Sant’Agata, protettrice della città di Catania nacque da una famiglia di nobili catanesi di religione cristiana, intorno al 230 d.C. sin da giovane decise di consacrarsi a Dio. Negli anni tra il 250 e il 251 d.C, divenne proconsole della città Quirino, uomo superbo e cattivo, che prese particolarmente in odio il cristianesimo e innamorato della giovane fanciulla tentò, senza successo, di farla abiurare dalla sua fede per farla cedere alle sue lusinghe. Poiché la Santa dimostrò un’incrollabile fede in Dio, il proconsole decise di imprigionarla e sottoporla a supplizio. Prima fustigata, poi martirizzata con l’asportazione dei seni ed infine torturata sui carboni ardenti, durante questo evento si racconta che mentre il corpo di Agata veniva martoriato dal fuoco, il velo rosso, simbolo della sua consacrazione a Dio, non bruciava. Dopo il supplizio, Agata morì in carcere il 5 febbraio 251.
Il suo corpo venne imbalsamato e avvolto in un velo rosso, inizialmente seppellita nelle catacombe cristiane della collina di San Domenico, dopo l’Editto di Costantino del 313, il corpo della Santa fu portato nella Chiesa di Santa Maria di Betlemme. Tra il IV e il V secolo il corpo venne trasferito nella Chiesa di Sant’Agata La Vetere ma le reliquie furono in seguito trafugate e portate a Costantinopoli nel 1040. Nel 1126 due soldati dell’esercito bizantino le rapirono e le consegnarono al vescovo di Catania Maurizio nel castello di Aci. Il 17 agosto 1126, le reliquie rientrarono definitivamente nella Cattedrale di Sant’Agata.
Legandoci al rientro delle reliquie possiamo raccontare l’origine del tradizionale abito che i devoti indossano nei giorni dei festeggiamenti, il Sacco agatino: camici e guanti bianchi con in testa una papalina nera. Una radicata leggenda popolare vuole siano legati al fatto che i cittadini catanesi, svegliati in piena notte dal suono delle campane al rientro delle reliquie in città, si riversarono nelle strade in camicia da notte; la leggenda risulta essere priva di fondamento però, poiché l’uso della camicia da notte risale al XIV secolo mentre la traslazione delle reliquie avvenne nel XII.

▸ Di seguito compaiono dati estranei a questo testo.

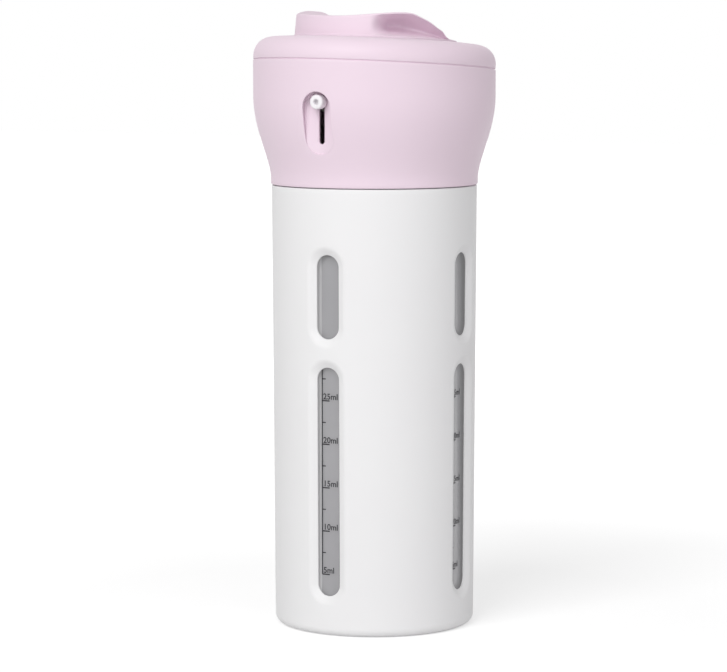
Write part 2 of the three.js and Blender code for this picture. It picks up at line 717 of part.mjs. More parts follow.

Altri elementi caratteristici della festa sono il fercolo d’argento dove vengono poste le reliquie della Santa e la Vara. Nella processione di giorno 4 la Vara è adornata con garofani rosa, simboli del sangue e dunque del martirio subito dalla santa, mentre in quella di giorno 5 è addobbato con garofani bianchi, simboli di purezza, castità e di fede al Signore. Legati al veicolo due cordoni di oltre 100 metri cui si aggrappano centinaia di “Devoti” che fino al 6 febbraio tirano instancabilmente il carro. La Vara viene portata in processione preceduta dalle candelore, oggi in numero di tredici tra quelle “storiche” e quelle aggiunte e dedicate in tempi recenti, appartenenti ciascuna ad un altro corporazione degli artigiani cittadini o simboleggianti le offerte alcuni quartieri catanesi (“la Rena” o “villaggio Sant’Agata”) o della associazione dei devoti (il Circolo Sant’Agata).

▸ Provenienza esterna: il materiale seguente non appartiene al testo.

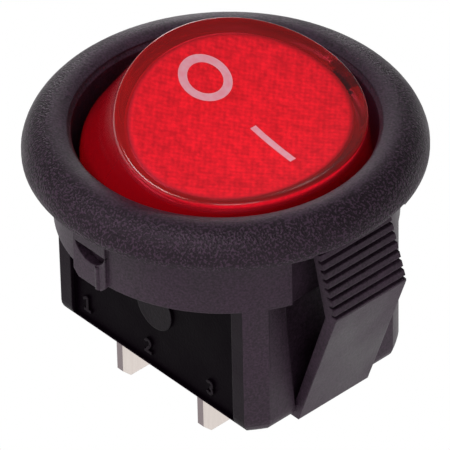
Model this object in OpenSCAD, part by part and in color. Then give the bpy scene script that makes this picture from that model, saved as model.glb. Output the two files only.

Tutto avviene fra ali di folla che agita bianchi fazzoletti, celebrazioni solenni, spettacoli pirotecnici, strade illuminate da chilometri di luminarie in cui si snodano processioni affollate e sontuosi cortei storici in onore della Santa Patrona della città di Catania, il tutto accompagnato dalla famosa frase “Cittadini, cittadini, semu tutti devoti tutti”.
È considerata tra le tre principali feste cattoliche a livello mondiale per affluenza.